If we've safely arrived at our destination now is no time to rest on our laurels.  The realisation that we have the process to do in reverse while carrying cups or glasses full of liquid is enough to make one jealous of camels.  Once safely in the lounge room once again, drinking our beverages,  we wonder if it had all been worth it.

The puppies might give me some difficult times in summer but our uninvited visitors are giving us even more.  It all comes about because the Galahs are messy eaters.  They have a habit of throwing out any seed they don't like that they find in their feed bins.  This usually consists of wheat seeds.  There are wild Galahs out there who would be glad to have a steady diet of wheat, Hedwig got into her original difficulties when eating wheat dropped on the road by a passing wheat truck, but these two spoiled Galahs turn up their beaks at wheat and sorghum seeds, preferring the oats, sunflower seeds and other, more exotic seeds in the wild bird mix I buy from the pet shop.   Of course, we grow wheat on the farm and it costs us a lot less than the store bought mixed seed that I like to bulk out with our wheat.  Anyway, I've got off track with my grizzle about Galahs who refuse to save us money.  The discarded seed attracts mice.  There's not much we can do about the mice that won't hurt the Galahs as well so we've just had to learn to live with their presence in the aviary.  I think the Galahs keep the numbers down somehow because, while there are a few mouse holes, we aren't overrun with them.  

Now for the bigger problem.  The mice (and the water trough in droughts) attract snakes.  The snake that abounds in our area, and sadly abounds in the aviary as well, is the Eastern Brown Snake - a highly venomous and often aggressive representative of the breed.  The Galahs don't like snakes.  They take to the perches highest in the aviary, spread their wings as wide as possible and let loose with a series of ear-shattering screeches reserved only for the sighting of snakes.  The snake, safely ensconced on the ground and believing it is more than a match for a Galah or two, continues its foray into the aviary.  The wing spreading and screeching escalate and this pattern continues until the snake leaves the aviary.  Snakes tend to take their time and poor Hedwig and Hermes get themselves into a real state with beaks chattering and bodies trembling if no-one comes to their rescue.  

As soon as I hear the Snake Alarm call I lock up the puppies if they are outside (we don't want them helping me deal with a highly venomous visitor do we?),  don by gumboots, grab my snake deterer and head for the aviary.  Now a word about this snake deterer.  We inherited it with the farm.  The couple who sold us the farm was moving into town and didn't envisage meeting snakes while wandering around their garden so were happy to bequeath us the implement.  The deterer consists of an eight-foot long metal pole with a flat end.
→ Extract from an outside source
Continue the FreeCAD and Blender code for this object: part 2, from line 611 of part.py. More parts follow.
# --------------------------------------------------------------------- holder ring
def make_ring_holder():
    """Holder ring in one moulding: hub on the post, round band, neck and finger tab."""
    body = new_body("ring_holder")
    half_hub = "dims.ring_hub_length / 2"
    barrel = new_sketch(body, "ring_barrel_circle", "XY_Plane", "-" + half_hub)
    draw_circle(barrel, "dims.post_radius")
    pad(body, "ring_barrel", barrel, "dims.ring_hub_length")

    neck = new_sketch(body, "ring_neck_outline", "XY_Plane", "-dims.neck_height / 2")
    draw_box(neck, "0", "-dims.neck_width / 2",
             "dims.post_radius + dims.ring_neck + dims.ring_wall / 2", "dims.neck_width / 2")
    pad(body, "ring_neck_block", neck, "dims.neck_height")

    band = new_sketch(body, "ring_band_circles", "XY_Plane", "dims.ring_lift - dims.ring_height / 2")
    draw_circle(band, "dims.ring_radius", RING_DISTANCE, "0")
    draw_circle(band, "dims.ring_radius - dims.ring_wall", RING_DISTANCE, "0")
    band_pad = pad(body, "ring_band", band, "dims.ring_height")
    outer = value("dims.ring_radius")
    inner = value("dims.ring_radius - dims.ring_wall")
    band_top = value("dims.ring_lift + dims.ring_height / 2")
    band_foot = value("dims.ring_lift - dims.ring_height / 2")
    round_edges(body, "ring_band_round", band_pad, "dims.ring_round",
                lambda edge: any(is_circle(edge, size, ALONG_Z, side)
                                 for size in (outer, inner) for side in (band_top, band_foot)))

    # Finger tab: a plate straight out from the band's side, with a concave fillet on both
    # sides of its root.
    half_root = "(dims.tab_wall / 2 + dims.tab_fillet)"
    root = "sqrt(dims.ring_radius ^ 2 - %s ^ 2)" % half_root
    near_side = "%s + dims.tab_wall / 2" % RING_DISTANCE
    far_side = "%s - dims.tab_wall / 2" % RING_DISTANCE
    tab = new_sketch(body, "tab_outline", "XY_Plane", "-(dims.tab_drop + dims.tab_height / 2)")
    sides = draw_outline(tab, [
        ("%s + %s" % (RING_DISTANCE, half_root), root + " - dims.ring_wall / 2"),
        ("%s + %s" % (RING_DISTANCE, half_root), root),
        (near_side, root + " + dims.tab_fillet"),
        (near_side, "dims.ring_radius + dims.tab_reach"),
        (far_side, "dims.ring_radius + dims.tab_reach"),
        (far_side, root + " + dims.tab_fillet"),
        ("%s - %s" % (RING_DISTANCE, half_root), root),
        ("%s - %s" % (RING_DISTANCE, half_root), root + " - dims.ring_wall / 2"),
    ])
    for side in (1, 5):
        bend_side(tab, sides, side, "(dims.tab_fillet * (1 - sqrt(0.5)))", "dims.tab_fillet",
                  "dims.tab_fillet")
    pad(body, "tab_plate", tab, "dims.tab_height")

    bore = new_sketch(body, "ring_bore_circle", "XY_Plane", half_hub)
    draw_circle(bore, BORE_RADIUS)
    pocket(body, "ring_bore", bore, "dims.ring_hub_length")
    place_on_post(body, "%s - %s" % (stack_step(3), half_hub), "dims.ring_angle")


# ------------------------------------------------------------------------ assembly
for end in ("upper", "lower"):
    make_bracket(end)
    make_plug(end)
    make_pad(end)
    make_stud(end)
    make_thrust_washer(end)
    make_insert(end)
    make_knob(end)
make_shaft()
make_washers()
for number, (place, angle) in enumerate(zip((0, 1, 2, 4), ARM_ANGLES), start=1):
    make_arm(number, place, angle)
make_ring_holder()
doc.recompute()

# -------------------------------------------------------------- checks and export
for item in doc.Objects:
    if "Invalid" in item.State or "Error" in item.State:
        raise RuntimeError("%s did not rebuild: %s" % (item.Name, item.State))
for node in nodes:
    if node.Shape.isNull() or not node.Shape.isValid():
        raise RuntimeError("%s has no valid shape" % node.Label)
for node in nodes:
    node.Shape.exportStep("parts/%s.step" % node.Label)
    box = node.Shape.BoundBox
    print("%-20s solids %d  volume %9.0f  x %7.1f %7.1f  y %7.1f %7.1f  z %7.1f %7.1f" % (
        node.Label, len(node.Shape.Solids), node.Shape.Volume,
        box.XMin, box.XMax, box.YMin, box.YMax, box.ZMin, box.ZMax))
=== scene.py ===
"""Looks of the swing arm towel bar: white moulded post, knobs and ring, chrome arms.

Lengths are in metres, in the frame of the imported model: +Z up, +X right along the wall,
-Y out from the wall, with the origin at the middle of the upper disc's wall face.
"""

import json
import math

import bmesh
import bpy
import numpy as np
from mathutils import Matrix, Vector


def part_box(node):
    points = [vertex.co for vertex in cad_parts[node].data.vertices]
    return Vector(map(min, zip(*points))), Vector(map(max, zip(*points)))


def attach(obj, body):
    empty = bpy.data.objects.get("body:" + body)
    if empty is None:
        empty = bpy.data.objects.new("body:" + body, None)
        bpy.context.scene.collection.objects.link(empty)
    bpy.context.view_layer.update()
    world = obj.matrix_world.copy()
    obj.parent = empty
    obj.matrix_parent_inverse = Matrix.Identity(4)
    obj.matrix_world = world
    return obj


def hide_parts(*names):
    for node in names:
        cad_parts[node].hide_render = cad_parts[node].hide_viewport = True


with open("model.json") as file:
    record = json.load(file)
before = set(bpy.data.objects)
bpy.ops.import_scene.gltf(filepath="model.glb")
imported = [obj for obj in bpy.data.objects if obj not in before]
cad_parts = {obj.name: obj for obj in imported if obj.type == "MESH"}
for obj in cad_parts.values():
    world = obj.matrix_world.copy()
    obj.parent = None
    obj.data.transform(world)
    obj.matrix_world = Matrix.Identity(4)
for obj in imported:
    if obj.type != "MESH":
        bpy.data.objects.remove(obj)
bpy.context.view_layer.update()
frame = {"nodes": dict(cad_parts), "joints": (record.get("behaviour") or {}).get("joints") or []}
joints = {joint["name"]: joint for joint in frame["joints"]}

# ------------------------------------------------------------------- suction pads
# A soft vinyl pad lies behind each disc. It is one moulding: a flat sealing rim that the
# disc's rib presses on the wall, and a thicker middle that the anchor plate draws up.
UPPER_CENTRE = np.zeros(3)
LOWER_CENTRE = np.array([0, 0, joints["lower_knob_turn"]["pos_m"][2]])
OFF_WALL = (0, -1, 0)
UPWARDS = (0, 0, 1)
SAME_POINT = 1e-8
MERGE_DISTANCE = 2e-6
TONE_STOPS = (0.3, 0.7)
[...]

When I first saw it propped up against the back of the house I asked what it was for.  When told it was to deal with snakes that got too close to the house I pointed out that the metal pole was nowhere near long enough.  Now back to my trip to the snake-infested aviary.  I'm not scared of snakes as such.  I'm wary of them and sensibly give them a wide berth and live by the leave them alone and they'll leave you alone philosophy, but if one is turning my two Galahs into quivering, screeching bundles of feathers then something has to be done.  I approach cautiously, saying calming things to the Galahs, pointing out that snakes can't climb wire and they are perfectly safe where they are so there's no need for that ear-splitting screech.  Either Hedwig and Hermes don't believe me or they can't hear me over their screeches - I'm inclined to think it's the latter.  
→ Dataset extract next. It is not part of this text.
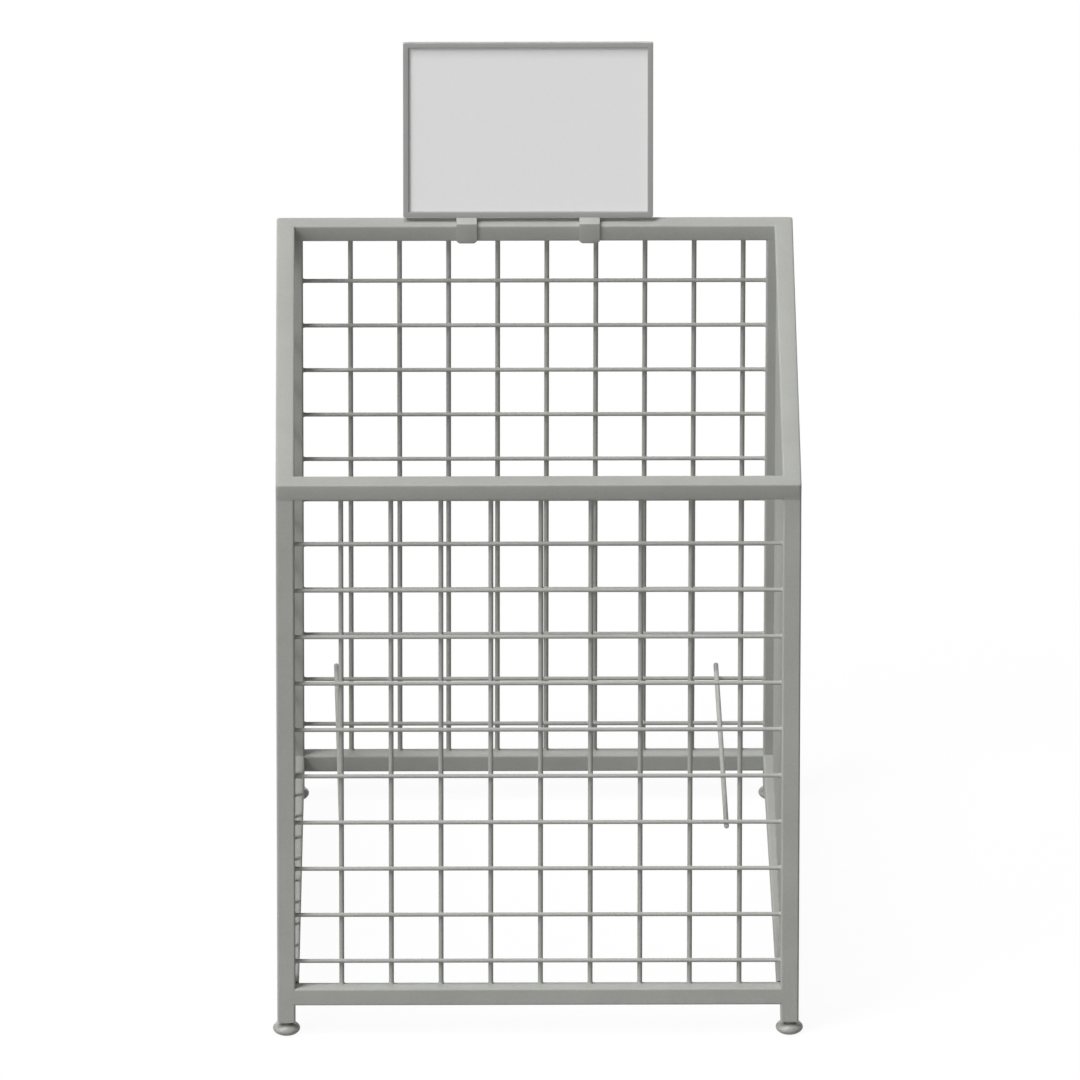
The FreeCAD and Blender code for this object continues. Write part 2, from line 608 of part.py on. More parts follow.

Once I've assured myself the snake hasn't moved to outside the cage I pay careful attention to where the two noisy feathered people are looking.  I then move to the opposite end of the aviary and locate the position of the snake on the aviary floor.  I warn Hedwig and Hermes that I'm about to make a big noise, but they are usually too caught up in making their own big noise.  I then whack the snake deterer on the side of the aviary along the wall closest to the snake.  Whacking here brings the vibrations close to the snake.  Snakes don't appreciate that sort of behaviour and quickly plan to leave the hostile environment that has vibrations that put their fangs on edge.  I make sure I'm not in the snake's exit path and once it's left the vicinity I turn my attention to placating two overwrought Galahs.   

Soothing words only go so far.  What is called for now is a few long stems of mint plant.  Hedwig and Hermes love mint.  They munch on it with the gusto of a child attacking a lolly.  Once they are munching away at the mint stalks they forget the intruder and all is right with their world again - as long as they don't accidentally spy the hose.  They are usually aware that the hose isn't a snake but after a close encounter with the real thing, they are sometimes a bit twitchy.

These are some of the delights of summer at Spring Rock.  Me? - I'm looking forward to winter when snakes hibernate to some degree.